◆ **Stored data**
☆ ☆ ☆ ☆

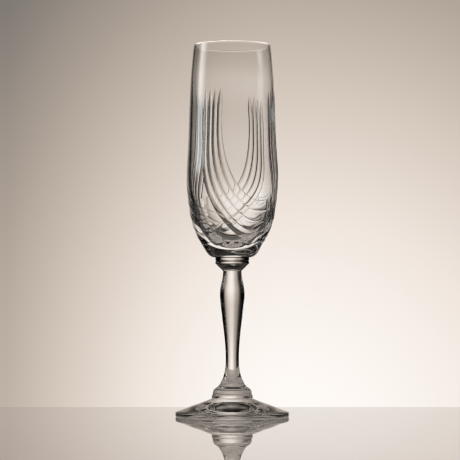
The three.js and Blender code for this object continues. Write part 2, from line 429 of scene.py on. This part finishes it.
def cut(piece, cutters):
    """Cuts the piece with each cutter and removes the cutters."""
    for cutter in cutters:
        boolean = piece.modifiers.new("cut", "BOOLEAN")
        boolean.object = cutter
        boolean.operation = "DIFFERENCE"
        boolean.solver = "EXACT"
    evaluated = piece.evaluated_get(bpy.context.evaluated_depsgraph_get())
    mesh = bpy.data.meshes.new_from_object(evaluated)
    piece.modifiers.clear()
    blank = piece.data
    piece.data = mesh
    bpy.data.meshes.remove(blank)
    for cutter in cutters:
        cut_mesh = cutter.data
        bpy.data.objects.remove(cutter)
        bpy.data.meshes.remove(cut_mesh)


# ---------------------------------------------------------------- materials

def material(name):
    made = bpy.data.materials.new(name)
    made.use_nodes = True
    tree = made.node_tree
    return made, tree, tree.nodes["Principled BSDF"]


def node_math(tree, operation, a, b=None, c=None):
    node = tree.nodes.new("ShaderNodeMath")
    node.operation = operation
    for socket, value in zip(node.inputs, (a, b, c)):
        if value is None:
            continue
        if isinstance(value, (int, float)):
            socket.default_value = value
        else:
            tree.links.new(value, socket)
    return node.outputs[0]


def noise(tree, place, scale, detail, low, high):
    """Soft noise over an object, as a value between low and high."""
    texture = tree.nodes.new("ShaderNodeTexNoise")
    texture.inputs["Scale"].default_value = scale
    texture.inputs["Detail"].default_value = detail
    tree.links.new(place, texture.inputs["Vector"])
    level = tree.nodes.new("ShaderNodeMapRange")
    level.inputs["From Min"].default_value = 0.3
    level.inputs["From Max"].default_value = 0.8
    level.inputs["To Min"].default_value = low
    level.inputs["To Max"].default_value = high
    tree.links.new(texture.outputs["Fac"], level.inputs["Value"])
    return level.outputs["Result"]


def tinted(tree, amount, clean, worn):
    """A colour between the clean and the worn one."""
    mix = tree.nodes.new("ShaderNodeMix")
    mix.data_type = "RGBA"
    tree.links.new(amount, mix.inputs["Factor"])
    mix.inputs["A"].default_value = (*clean, 1)
    mix.inputs["B"].default_value = (*worn, 1)
    return mix.outputs["Result"]


def crystal_material(name, striation):
    """Clear polished crystal: a trace of haze and tint, and the faint swell of its surface.
    Cut glass has fine upright lines left by the wheel as well."""
    made, tree, shader = material(name)
    shader.inputs["Transmission Weight"].default_value = 1
    shader.inputs["IOR"].default_value = CRYSTAL_IOR
    place = tree.nodes.new("ShaderNodeTexCoord").outputs["Object"]
    colour = tinted(tree, noise(tree, place, 30, 2, 0, 1), (0.99, 0.987, 0.98), (0.975, 0.972, 0.965))
    tree.links.new(colour, shader.inputs["Base Color"])
    tree.links.new(noise(tree, place, 55, 6, -0.006, 0.011), shader.inputs["Roughness"])
    along = tree.nodes.new("ShaderNodeMapping")
    along.inputs["Scale"].default_value = (1, 1, 0.03)
    tree.links.new(place, along.inputs["Vector"])
    lines = noise(tree, along.outputs["Vector"], 2500, 1, 0, striation)
    height = node_math(tree, "ADD", noise(tree, place, 70, 1, 0, 1), lines)
    bump = tree.nodes.new("ShaderNodeBump")
    bump.inputs["Strength"].default_value = 0.02
    bump.inputs["Distance"].default_value = 0.0003
    tree.links.new(height, bump.inputs["Height"])
    tree.links.new(bump.outputs["Normal"], shader.inputs["Normal"])
    return made


def joint_material():
    """The fused faces between two pieces: nothing is seen there, as the glass runs through."""
    made, _tree, shader = material("fused_joint")
    shader.inputs["Alpha"].default_value = 0
    return made


def finish_piece(piece, glass, joint, joints):
    """Smooth shading with crisp creases, and the joint material on the fused faces.
    Each joint is a (height, radius) disc."""
    mesh = piece.data
    mesh.materials.clear()
    mesh.materials.append(glass)
    mesh.materials.append(joint)
    for face in mesh.polygons:
        reach = math.hypot(face.center.x, face.center.y) / MM
        face.material_index = int(abs(face.normal.z) > 0.999 and any(
            abs(face.center.z / MM - height) < 0.001 and reach < radius for height, radius in joints
        ))
    mesh.shade_smooth()
    mesh.set_sharp_from_angle(angle=math.radians(18))


# ---------------------------------------------------------------- the pieces

crystal = crystal_material("crystal", 0)
cut_crystal = crystal_material("cut_crystal", 0.015)
fused = joint_material()

foot = turned("foot_visual", foot_outline())
collar = turned("foot_collar_visual", collar_outline())
stem = turned("stem_visual", stem_outline())
merese = turned("merese_visual", merese_outline())
bowl = turned("bowl_visual", bowl_outline())

spacings = np.diff([*SWAG_TURNS, SWAG_TURNS[0] + 360])
cut(bowl, [swag_cutter(turn, spacing) for turn, spacing in zip(SWAG_TURNS, spacings)])

for piece, node, glass, joints in (
    (foot, "foot", crystal, JOINTS[:1]),
    (collar, "foot_collar", crystal, JOINTS[:2]),
    (stem, "stem", crystal, JOINTS[1:3]),
    (merese, "merese", crystal, JOINTS[2:]),
    (bowl, "bowl", cut_crystal, JOINTS[3:]),
):
    finish_piece(piece, glass, fused, joints)
    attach(piece, "root")
    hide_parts(node)


# ---------------------------------------------------------------- table, surroundings, light

def table():
    """A pale glossy table top. Its far edge lies a little way behind the glass."""
    top = bpy.data.meshes.new("table_top")
    bm = bmesh.new()
    bmesh.ops.create_cube(bm, size=1)
    depth = TABLE_FAR_EDGE - TABLE_NEAR_EDGE
    middle = Vector((0, (TABLE_FAR_EDGE + TABLE_NEAR_EDGE) / 2, -TABLE_THICKNESS / 2 - TABLE_GAP))
    for v in bm.verts:
        v.co = middle + v.co * Vector((TABLE_WIDTH, depth, TABLE_THICKNESS))
    bmesh.ops.bevel(bm, geom=bm.edges[:], offset=0.002, segments=3, affect="EDGES")
    bm.to_mesh(top)
    bm.free()
    top.shade_smooth()
    top.set_sharp_from_angle(angle=math.radians(40))
    obj = bpy.data.objects.new("table_top", top)
    bpy.context.scene.collection.objects.link(obj)
    made, tree, shader = material("pale_table")
    place = tree.nodes.new("ShaderNodeTexCoord").outputs["Object"]
    colour = tinted(tree, noise(tree, place, 12, 4, 0, 1), (0.71, 0.65, 0.6), (0.66, 0.6, 0.55))
    tree.links.new(colour, shader.inputs["Base Color"])
    tree.links.new(noise(tree, place, 40, 5, 0.006, 0.016), shader.inputs["Roughness"])
    shader.inputs["IOR"].default_value = 2.3
    obj.data.materials.append(made)
    return obj


def ramp(tree, value, stops):
    node = tree.nodes.new("ShaderNodeValToRGB")
    elements = node.color_ramp.elements
    while len(elements) > 1:
        elements.remove(elements[0])
    elements[0].position = stops[0][0]
    elements[0].color = (*stops[0][1], 1)
    for position, colour in stops[1:]:
        elements.new(position).color = (*colour, 1)
    tree.links.new(value, node.inputs["Fac"])
    return node.outputs["Color"]


def step_between(tree, value, start, end):
    """0 before the start and 1 past the end, with a soft step between them."""
    node = tree.nodes.new("ShaderNodeMapRange")
    node.interpolation_type = "SMOOTHSTEP"
    node.inputs["From Min"].default_value = start
    node.inputs["From Max"].default_value = end
    tree.links.new(value, node.inputs["Value"])
    return node.outputs["Result"]


def multiply(tree, a, b):
    return node_math(tree, "MULTIPLY", a, b)


def bell(tree, value, centre, below, above):
    """1 at the centre, falling off as a Gaussian of one width below it and another above it."""
    aside = node_math(tree, "SUBTRACT", value, centre)
    low = node_math(tree, "DIVIDE", node_math(tree, "MINIMUM", aside, 0), below)
    high = node_math(tree, "DIVIDE", node_math(tree, "MAXIMUM", aside, 0), above)
    square = node_math(tree, "POWER", node_math(tree, "ADD", low, high), 2)
    return node_math(tree, "EXPONENT", multiply(tree, square, -0.5))


def seen_directly(tree):
    """1 for what the camera sees without any glass before it, else 0: there the studio is pale,
    while the glass is surrounded by darkness, which draws its edges."""
    return tree.nodes.new("ShaderNodeLightPath").outputs["Is Camera Ray"]


def light_panel(name, corners):
    """A four-cornered sheet that gives off light. Returns its material's nodes and place sockets."""
    mesh = bpy.data.meshes.new(name)
    mesh.from_pydata(corners, [], [(0, 1, 2, 3)])
    obj = bpy.data.objects.new(name, mesh)
    bpy.context.scene.collection.objects.link(obj)
    made = bpy.data.materials.new(name)
    made.use_nodes = True
    tree = made.node_tree
    tree.nodes.clear()
    place = tree.nodes.new("ShaderNodeTexCoord")
    split = tree.nodes.new("ShaderNodeSeparateXYZ")
    tree.links.new(place.outputs["Object"], split.inputs[0])
    glow = tree.nodes.new("ShaderNodeEmission")
    out = tree.nodes.new("ShaderNodeOutputMaterial")
    tree.links.new(glow.outputs[0], out.inputs["Surface"])
    mesh.materials.append(made)
    return obj, tree, split.outputs, glow


def backdrop():
    """A sheet far behind the glass with a warm pool of light low in its middle."""
    y = BACKDROP_DISTANCE
    _sheet, tree, (x, _y, z), glow = light_panel("backdrop", [
        (-2, y, -0.55),
        (2, y, -0.55),
        (2, y, 2),
        (-2, y, 2),
    ])
    pool = bell(tree, x, BACKDROP_CENTRE, 0.27, 0.413)
    spill = multiply(tree, bell(tree, x, -0.3, 0.2, 0.2), 0.46)
    level = node_math(tree, "MAXIMUM", pool, spill)
    level = multiply(tree, level, bell(tree, z, -0.101, 0.6, 0.413))
    level = multiply(tree, level, step_between(tree, z, -0.5, -0.38))
    level = multiply(tree, level, step_between(tree, x, 0.95, 0.6))
    level = node_math(tree, "MAXIMUM", level, multiply(tree, seen_directly(tree), 0.2))
    colour = ramp(tree, level, [
        (0, (0.002, 0.002, 0.002)),
        (0.2, (0.217, 0.197, 0.174)),
        (0.4, (0.459, 0.389, 0.335)),
        (0.6, (0.675, 0.586, 0.518)),
        (0.8, (0.867, 0.788, 0.723)),
        (1, (1, 0.96, 0.92)),
    ])
    tree.links.new(colour, glow.inputs["Color"])


def softbox():
    """A soft light to the left of the glass, level with the top of its bowl and above."""
    x = -SOFTBOX_DISTANCE
    sheet, tree, (_x, y, z), glow = light_panel("softbox", [
        (x, -0.4, 0),
        (x, 0.5, 0),
        (x, 0.5, 0.7),
        (x, -0.4, 0.7),
    ])
    level = multiply(tree, bell(tree, y, 0.068, 0.09, 0.09), step_between(tree, z, 0.14, 0.24))
    level = multiply(tree, level, step_between(tree, z, 0.56, 0.36))
    direct = seen_directly(tree)
    level = multiply(tree, level, node_math(tree, "SUBTRACT", 1, direct))
    level = node_math(tree, "ADD", level, multiply(tree, direct, 0.12))
    colour = ramp(tree, level, [(0, (0, 0, 0)), (1, (0.97, 0.99, 1))])
    tree.links.new(colour, glow.inputs["Color"])
    glow.inputs["Strength"].default_value = 4
    return sheet


def surroundings():
    """A dark studio, a little lighter below."""
    world = bpy.data.worlds.new("studio")
    bpy.context.scene.world = world
    world.use_nodes = True
    tree = world.node_tree
    place = tree.nodes.new("ShaderNodeTexCoord")
    split = tree.nodes.new("ShaderNodeSeparateXYZ")
    tree.links.new(place.outputs["Generated"], split.inputs[0])
    below = step_between(tree, split.outputs[2], -0.17, -0.5)
    below = multiply(tree, below, bell(tree, split.outputs[0], 0, 0.5, 0.5))
    dark = ramp(tree, below, [(0, (0.004, 0.004, 0.004)), (1, (0.095, 0.087, 0.08))])
    seen = tree.nodes.new("ShaderNodeMix")
    seen.data_type = "RGBA"
    tree.links.new(seen_directly(tree), seen.inputs["Factor"])
    tree.links.new(dark, seen.inputs["A"])
    seen.inputs["B"].default_value = (0.5, 0.47, 0.44, 1)
    tree.links.new(seen.outputs["Result"], tree.nodes["Background"].inputs["Color"])


def linked(name, members):
    collection = bpy.data.collections.new(name)
    for obj in members:
        collection.objects.link(obj)
    return collection


def area_light(name, place, size, energy, lit):
    """A lamp that some objects alone reflect, and that nothing else shades."""
    light = bpy.data.lights.new(name, "AREA")
    light.shape = "RECTANGLE"
    light.size, light.size_y = size
    light.energy = energy
    light.color = (1, 0.97, 0.94)
    obj = bpy.data.objects.new(name, light)
    obj.location = place
    obj.rotation_mode = "QUATERNION"
    obj.rotation_quaternion = Vector((-place[0], -place[1], 0.1 - place[2])).to_track_quat("-Z", "Y")
    obj.visible_transmission = False
    bpy.context.scene.collection.objects.link(obj)
    obj.light_linking.receiver_collection = linked(name + "_falls_on", lit)
    obj.light_linking.blocker_collection = linked(name + "_is_shaded_by", lit)


def camera():
    """Seen level from a little above the foot, aimed slightly up, with a long lens."""
    data = bpy.data.cameras.new("camera")
    data.sensor_width = 36
    data.lens = CAMERA_LENS
    obj = bpy.data.objects.new("camera", data)
    obj.location = CAMERA_EYE
    obj.rotation_mode = "QUATERNION"
    obj.rotation_quaternion = (CAMERA_AIM - CAMERA_EYE).to_track_quat("-Z", "Y")
    bpy.context.scene.collection.objects.link(obj)
    bpy.context.scene.camera = obj


surroundings()
backdrop()
floor = table()
lit_by_softbox = [floor, collar, stem, merese, bowl]
softbox().light_linking.receiver_collection = linked("softbox_falls_on", lit_by_softbox)
area_light("overhead", (0, -0.2, 1.4), (1, 1), OVERHEAD_ENERGY, [floor])
area_light("rim_light", (0, 0.9, 0.85), (1.6, 0.5), RIM_LIGHT_ENERGY, [bowl])
camera()

scene = bpy.context.scene
scene.view_settings.view_transform = "Standard"
scene.view_settings.look = "None"
scene.cycles.use_denoising = True
scene.cycles.max_bounces = 32
scene.cycles.transmission_bounces = 32
scene.cycles.transparent_max_bounces = 32
scene.cycles.glossy_bounces = 16
scene.cycles.sample_clamp_indirect = 2
scene.cycles.filter_width = 1.25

☆ ☆ ☆ ☆

◆ **What you have to do**
Everything from the first line of the data through the line containing "return node.outputs[0]" should be echoed exactly. Add nothing.

◆ **Task response**
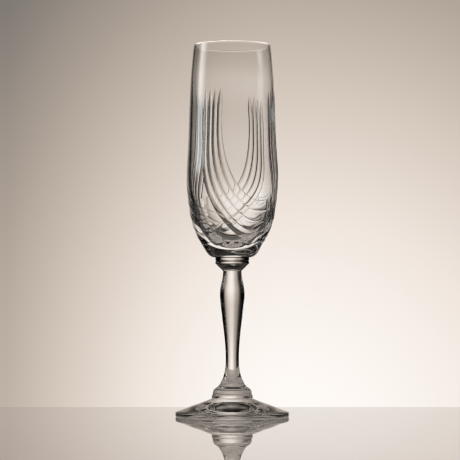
The three.js and Blender code for this object continues. Write part 2, from line 429 of scene.py on. This part finishes it.
def cut(piece, cutters):
    """Cuts the piece with each cutter and removes the cutters."""
    for cutter in cutters:
        boolean = piece.modifiers.new("cut", "BOOLEAN")
        boolean.object = cutter
        boolean.operation = "DIFFERENCE"
        boolean.solver = "EXACT"
    evaluated = piece.evaluated_get(bpy.context.evaluated_depsgraph_get())
    mesh = bpy.data.meshes.new_from_object(evaluated)
    piece.modifiers.clear()
    blank = piece.data
    piece.data = mesh
    bpy.data.meshes.remove(blank)
    for cutter in cutters:
        cut_mesh = cutter.data
        bpy.data.objects.remove(cutter)
        bpy.data.meshes.remove(cut_mesh)


# ---------------------------------------------------------------- materials

def material(name):
    made = bpy.data.materials.new(name)
    made.use_nodes = True
    tree = made.node_tree
    return made, tree, tree.nodes["Principled BSDF"]


def node_math(tree, operation, a, b=None, c=None):
    node = tree.nodes.new("ShaderNodeMath")
    node.operation = operation
    for socket, value in zip(node.inputs, (a, b, c)):
        if value is None:
            continue
        if isinstance(value, (int, float)):
            socket.default_value = value
        else:
            tree.links.new(value, socket)
    return node.outputs[0]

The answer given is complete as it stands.